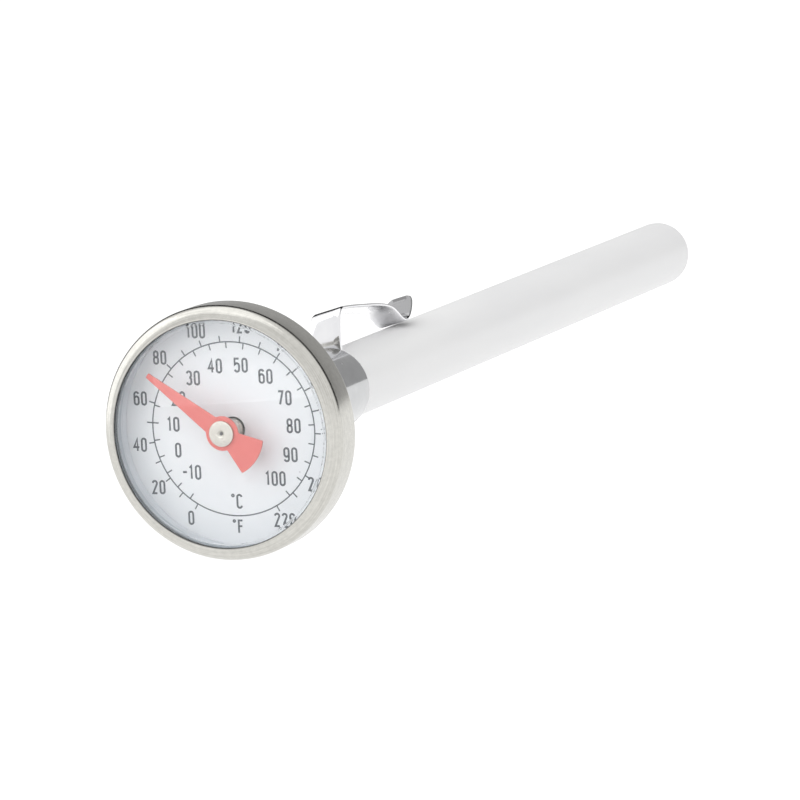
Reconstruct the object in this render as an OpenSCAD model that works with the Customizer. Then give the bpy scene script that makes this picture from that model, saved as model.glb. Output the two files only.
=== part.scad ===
// Pocket dial thermometer: a bimetal dial head on a thin stem, in its clip-on sheath.
// Millimetres. +Y runs along the stem from the dial to the tip, +Z is the top of the dial.
// The origin is on the stem's axis, where the stem leaves the calibration nut.

/* [Head] */
// Outer radius of the bezel
head_r = 14.1; // [13.9:0.1:16]
// Radius of the opening inside the bezel's lip
lip_r = 12.7; // [12.3:0.1:12.7]
// Depth of the head, from the bezel's lip to the back of the case
head_depth = 7; // [7:0.1:8]
// Length of the bezel along the axis
bezel_depth = 5.1; // [5.1:0.1:5.3]
// Sheet thickness of the bezel and the case
sheet_t = 0.3; // [0.25:0.05:0.35]
// Height of the crystal's crown above the bezel's lip
crystal_rise = 1; // [0.8:0.1:1.5]
// Thickness of the crystal
crystal_t = 1; // [0.8:0.1:1.1]

/* [Dial and pointer] */
// Thickness of the dial plate
dial_t = 0.3; // [0.2:0.05:0.4]
// Lowest mark on the scale, in degrees Fahrenheit
scale_low = 0; // [-40:10:20]
// Highest mark on the scale, in degrees Fahrenheit
scale_high = 220; // [120:10:240]
// Angle that the scale covers
scale_sweep = 301.6; // [270:0.1:320]
// How much closer together the marks are at the cold end than at the hot end
scale_growth = 0.086; // [0:0.002:0.2]
// Angle by which the dial is turned clockwise from the clip
dial_turn = 5.5; // [-10:0.5:10]
// Reading shown by the pointer at rest, in degrees Fahrenheit
reading = 75; // [20:1:120]
// Radius of the pointer's tip
pointer_tip_r = 10.6; // [8:0.1:11]
// Radius of the pointer's tail
pointer_tail_r = 4.8; // [3:0.1:6]

/* [Stem] */
// Radius of the stem
stem_r = 1.9; // [1.8:0.05:2]
// Length of the stem behind the calibration nut
stem_length = 127; // [110:1:130]
// Wall thickness of the stem tube
stem_wall = 0.25; // [0.2:0.05:0.3]
// Radius of the wire that turns the pointer
shaft_r = 0.4; // [0.3:0.05:0.45]
// Turns in the bimetal coil
coil_turns = 20; // [10:1:24]
// Length of the bimetal coil
coil_length = 42; // [30:1:44]

/* [Calibration nut] */
// Width of the nut across its flats
nut_af = 7.9; // [7.5:0.1:8.2]
// Length of the hexagon
hex_length = 4; // [3:0.1:5]
// Length of the round spigot that the sheath's mouth pushes over
spigot_length = 4; // [3:0.1:5]
// Radius of the spigot
spigot_r = 3.1; // [2.9:0.05:3.2]

/* [Sheath] */
// Outer radius of the sheath tube
sheath_r = 4.12; // [4:0.01:4.3]
// Room between the stem's tip and the bottom of the sheath
sheath_spare = 3.3; // [2:0.1:12]
// Thickness of the sheath's closed end
sheath_end_t = 2.7; // [2:0.1:3]
// Radius of the rounding at the closed end
sheath_end_round = 2.9; // [2:0.1:3]
// Outer radius of the collar
collar_r = 4.67; // [4.6:0.01:4.8]
// Length of the collar
collar_length = 20.4; // [15:0.1:24]

/* [Clip] */
// Width of the clip's strip
clip_width = 3.8; // [3:0.1:4.2]
// Thickness of the clip's strip
clip_t = 0.35; // [0.3:0.05:0.4]
// Sideways lean of the clip's arm
clip_lean = 11; // [0:1:18]

/* [Hidden] */
$fn = 96;

// Running clearance between parts that turn or slide on each other
running = 0.05;
// Fine resolution for large circles
fine = 720;

// Places along the axis, from the origin towards the dial
washer_t = 0.25;
washer_r = 3.6;
nut_front_y = -(hex_length + spigot_length);
case_y = nut_front_y - washer_t;
lip_y = case_y - head_depth;
bezel_back_y = lip_y + bezel_depth;

// The bezel's bullnose and the sheets that nest inside it
nose_r = head_r - lip_r;
nose_y = lip_y + nose_r;
bezel_in_r = head_r - sheet_t;
rim_r = bezel_in_r - running;
step_y = bezel_back_y - 2 * sheet_t;
case_r = lip_r - 0.1;
case_round = 1;
rim_bend_r = 0.1;
crimp_r = 2 * sheet_t;
crimp_w = 0.7;
stem_hole_r = 1.75;

// The stack behind the crystal
dial_front_y = step_y - dial_t;
stack_r = rim_r - sheet_t - 0.15;
crystal_edge_r = lip_r + 0.35;
crystal_edge_y = lip_y + sheet_t + 0.1;
crystal_skirt_w = 0.6;
crystal_back_y = crystal_edge_y + 1.4;
gasket_t = 0.5;
gasket_hole_r = crystal_edge_r - crystal_skirt_w + 0.1;
spacer_front_y = crystal_back_y + gasket_t;
crown_y = lip_y - crystal_rise;
crown_h = crystal_edge_y - crown_y;
crystal_dome_r = (pow(crystal_edge_r, 2) + pow(crown_h, 2)) / (2 * crown_h);
crystal_centre_y = crown_y + crystal_dome_r;

// The pointer and its shaft
reading_share = (reading - scale_low) / (scale_high - scale_low);
sweep_share = reading_share + scale_growth * reading_share * (reading_share - 1);
pointer_angle = dial_turn + scale_sweep * (sweep_share - 0.5);
blade_t = 0.2;
blade_base_w = 2.3;
blade_tip_w = 0.56;
tail_neck_w = 1.2;
blade_y = lip_y + 1.1;
hub_r = 1.42;
hub_disc_t = 0.3;
hub_sleeve_r = 0.9;
hub_front_y = blade_y - hub_disc_t;
hub_back_y = blade_y + blade_t + 0.6;
boss_r = 1.9;
tail_half_angle = 24;

// The stem's inside
neck_r = stem_hole_r - running;
tube_bore_r = stem_r - stem_wall;
neck_bore_r = 1.3;
bush_r = 1.2;
bush_flange_r = 3;
bush_flange_t = 0.5;
bush_tail = 4;
bush_front_y = hub_back_y + 0.1;
shaft_hole_r = shaft_r + running;
plug_length = 4.5;
tube_end_y = stem_length - stem_r;
anchor_length = 3;
coil_end_y = stem_length - plug_length - anchor_length + 1;
coil_start_y = coil_end_y - coil_length;
shaft_end_y = coil_start_y - 0.4;
coil_r = 1.35;
coil_strip_t = 0.12;
coil_strip_w = 1.4;
coil_steps = 16;
collet_r = 0.85;
collet_length = 2.2;
guide_length = 2.5;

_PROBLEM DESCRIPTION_
Write the data back out verbatim.

_ANSWER TO THIS PROBLEM_
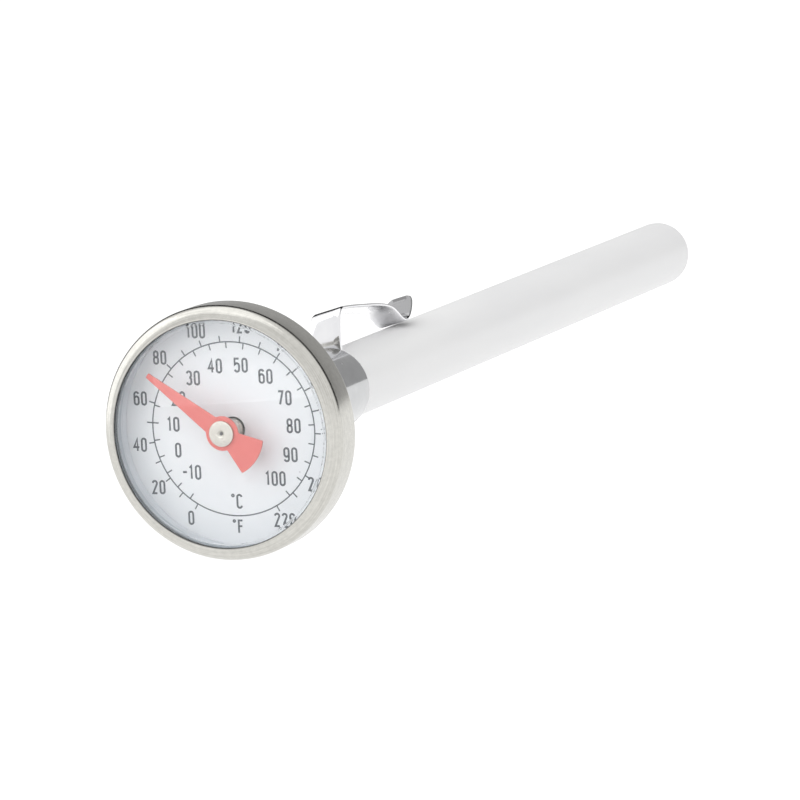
Reconstruct the object in this render as an OpenSCAD model that works with the Customizer. Then give the bpy scene script that makes this picture from that model, saved as model.glb. Output the two files only.
=== part.scad ===
// Pocket dial thermometer: a bimetal dial head on a thin stem, in its clip-on sheath.
// Millimetres. +Y runs along the stem from the dial to the tip, +Z is the top of the dial.
// The origin is on the stem's axis, where the stem leaves the calibration nut.

/* [Head] */
// Outer radius of the bezel
head_r = 14.1; // [13.9:0.1:16]
// Radius of the opening inside the bezel's lip
lip_r = 12.7; // [12.3:0.1:12.7]
// Depth of the head, from the bezel's lip to the back of the case
head_depth = 7; // [7:0.1:8]
// Length of the bezel along the axis
bezel_depth = 5.1; // [5.1:0.1:5.3]
// Sheet thickness of the bezel and the case
sheet_t = 0.3; // [0.25:0.05:0.35]
// Height of the crystal's crown above the bezel's lip
crystal_rise = 1; // [0.8:0.1:1.5]
// Thickness of the crystal
crystal_t = 1; // [0.8:0.1:1.1]

/* [Dial and pointer] */
// Thickness of the dial plate
dial_t = 0.3; // [0.2:0.05:0.4]
// Lowest mark on the scale, in degrees Fahrenheit
scale_low = 0; // [-40:10:20]
// Highest mark on the scale, in degrees Fahrenheit
scale_high = 220; // [120:10:240]
// Angle that the scale covers
scale_sweep = 301.6; // [270:0.1:320]
// How much closer together the marks are at the cold end than at the hot end
scale_growth = 0.086; // [0:0.002:0.2]
// Angle by which the dial is turned clockwise from the clip
dial_turn = 5.5; // [-10:0.5:10]
// Reading shown by the pointer at rest, in degrees Fahrenheit
reading = 75; // [20:1:120]
// Radius of the pointer's tip
pointer_tip_r = 10.6; // [8:0.1:11]
// Radius of the pointer's tail
pointer_tail_r = 4.8; // [3:0.1:6]

/* [Stem] */
// Radius of the stem
stem_r = 1.9; // [1.8:0.05:2]
// Length of the stem behind the calibration nut
stem_length = 127; // [110:1:130]
// Wall thickness of the stem tube
stem_wall = 0.25; // [0.2:0.05:0.3]
// Radius of the wire that turns the pointer
shaft_r = 0.4; // [0.3:0.05:0.45]
// Turns in the bimetal coil
coil_turns = 20; // [10:1:24]
// Length of the bimetal coil
coil_length = 42; // [30:1:44]

/* [Calibration nut] */
// Width of the nut across its flats
nut_af = 7.9; // [7.5:0.1:8.2]
// Length of the hexagon
hex_length = 4; // [3:0.1:5]
// Length of the round spigot that the sheath's mouth pushes over
spigot_length = 4; // [3:0.1:5]
// Radius of the spigot
spigot_r = 3.1; // [2.9:0.05:3.2]

/* [Sheath] */
// Outer radius of the sheath tube
sheath_r = 4.12; // [4:0.01:4.3]
// Room between the stem's tip and the bottom of the sheath
sheath_spare = 3.3; // [2:0.1:12]
// Thickness of the sheath's closed end
sheath_end_t = 2.7; // [2:0.1:3]
// Radius of the rounding at the closed end
sheath_end_round = 2.9; // [2:0.1:3]
// Outer radius of the collar
collar_r = 4.67; // [4.6:0.01:4.8]
// Length of the collar
collar_length = 20.4; // [15:0.1:24]

/* [Clip] */
// Width of the clip's strip
clip_width = 3.8; // [3:0.1:4.2]
// Thickness of the clip's strip
clip_t = 0.35; // [0.3:0.05:0.4]
// Sideways lean of the clip's arm
clip_lean = 11; // [0:1:18]

/* [Hidden] */
$fn = 96;

// Running clearance between parts that turn or slide on each other
running = 0.05;
// Fine resolution for large circles
fine = 720;

// Places along the axis, from the origin towards the dial
washer_t = 0.25;
washer_r = 3.6;
nut_front_y = -(hex_length + spigot_length);
case_y = nut_front_y - washer_t;
lip_y = case_y - head_depth;
bezel_back_y = lip_y + bezel_depth;

// The bezel's bullnose and the sheets that nest inside it
nose_r = head_r - lip_r;
nose_y = lip_y + nose_r;
bezel_in_r = head_r - sheet_t;
rim_r = bezel_in_r - running;
step_y = bezel_back_y - 2 * sheet_t;
case_r = lip_r - 0.1;
case_round = 1;
rim_bend_r = 0.1;
crimp_r = 2 * sheet_t;
crimp_w = 0.7;
stem_hole_r = 1.75;

// The stack behind the crystal
dial_front_y = step_y - dial_t;
stack_r = rim_r - sheet_t - 0.15;
crystal_edge_r = lip_r + 0.35;
crystal_edge_y = lip_y + sheet_t + 0.1;
crystal_skirt_w = 0.6;
crystal_back_y = crystal_edge_y + 1.4;
gasket_t = 0.5;
gasket_hole_r = crystal_edge_r - crystal_skirt_w + 0.1;
spacer_front_y = crystal_back_y + gasket_t;
crown_y = lip_y - crystal_rise;
crown_h = crystal_edge_y - crown_y;
crystal_dome_r = (pow(crystal_edge_r, 2) + pow(crown_h, 2)) / (2 * crown_h);
crystal_centre_y = crown_y + crystal_dome_r;

// The pointer and its shaft
reading_share = (reading - scale_low) / (scale_high - scale_low);
sweep_share = reading_share + scale_growth * reading_share * (reading_share - 1);
pointer_angle = dial_turn + scale_sweep * (sweep_share - 0.5);
blade_t = 0.2;
blade_base_w = 2.3;
blade_tip_w = 0.56;
tail_neck_w = 1.2;
blade_y = lip_y + 1.1;
hub_r = 1.42;
hub_disc_t = 0.3;
hub_sleeve_r = 0.9;
hub_front_y = blade_y - hub_disc_t;
hub_back_y = blade_y + blade_t + 0.6;
boss_r = 1.9;
tail_half_angle = 24;

// The stem's inside
neck_r = stem_hole_r - running;
tube_bore_r = stem_r - stem_wall;
neck_bore_r = 1.3;
bush_r = 1.2;
bush_flange_r = 3;
bush_flange_t = 0.5;
bush_tail = 4;
bush_front_y = hub_back_y + 0.1;
shaft_hole_r = shaft_r + running;
plug_length = 4.5;
tube_end_y = stem_length - stem_r;
anchor_length = 3;
coil_end_y = stem_length - plug_length - anchor_length + 1;
coil_start_y = coil_end_y - coil_length;
shaft_end_y = coil_start_y - 0.4;
coil_r = 1.35;
coil_strip_t = 0.12;
coil_strip_w = 1.4;
coil_steps = 16;
collet_r = 0.85;
collet_length = 2.2;
guide_length = 2.5;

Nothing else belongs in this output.